[net.sf-lovers] Spielberg & sexism

reiher@LOCUS.UCLA.EDU (08/03/85)

From: Peter Reiher <reiher@LOCUS.UCLA.EDU>


Jeff Rogers writes:
>But I have to wonder: is Spielberg being consciously sexist here, or
>is what we are interpreting as sexism merely a side effect of his
>habit of making very traditional movies? After all, isn't he trying
>to bring to the screens of the eighties the sorts of adventure
>stories he loved to see and read when he was a child?  (Which was --
>fifties? forties?) And a LOT of fiction and film produced back then,
>especially juvenile & light adventure stuff, and Disney, was filled
>with very cultural-norm-affirming backgrounds, right?

I don't think that Spielberg is a pernicious sexist with any conscious
desire to downgrade women or "keep them in their place".  He is emulating
old Hollywood traditions in many of his films, it's true, and the Hollywood
adventure films of the thirties, forties, and fifties had some fairly strict
traditions about female roles.  Olivia de Havilland had to be rescued by
Errol Flynn, she couldn't escape herself or, heaven forbid, pick up a rapier
and start dueling Basil Rathbone.  The major difference was that, in the old
Hollywood days, there were counterbalancing influences, other films which
offered at least some actresses strong, independent roles.  For instance,
most of the films of Marlene Dietrich and Greta Garbo and Katherine Hepburn.
Oddly enough, there were probably better female role models in cinema back
in those days than there are today.  Relatively few women are really big
stars today, performers who can get a picture made pretty much because they
will appear in it.  No longer do we regularly see films which are vehicles
for actresses.  Instead, the actresses usually play supporting roles to
actors.  There are, of course, exceptions, but not enough of them.
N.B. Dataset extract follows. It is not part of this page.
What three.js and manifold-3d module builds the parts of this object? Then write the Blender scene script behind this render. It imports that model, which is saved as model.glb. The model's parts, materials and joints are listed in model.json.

As I said, Spielberg probably isn't intentionally keeping women out of his
films, but his more or less benign neglect is more harmful to the cause of
sexual equality than several platoons of sexist construction workers who
whistle at all passing women and brag about keeping the little woman in the
kitchen.  Spielberg's films annually gross more than the GNP of some nations,
which means a lot of people see them.  Since they are well-made, their large 
audiences are likely to be influenced by them.  If his films carry the implied 
message that interesting things never happen to women, that they are just 
sideline spectators to all the real fun, we cannot be too surprised if some 
of that message rubs off on the younger, more impressionable members of the 
audience.  Since Spielberg's films are so influential, I feel he should be 
scrupulously careful in the messages he conveys.  He seems to be feeling some 
pressures (of conscience, perhaps, or maybe just external), because his next
film, "The Color Purple", has a female protagonist who is also black, as is
almost all the cast.

(The discussion seems to be digressing from sf related topics.  If anyone
wants to continue it, perhaps Usenet users should post to net.movies (or
net.women) instead, and Arpanet users should settle for private mail.)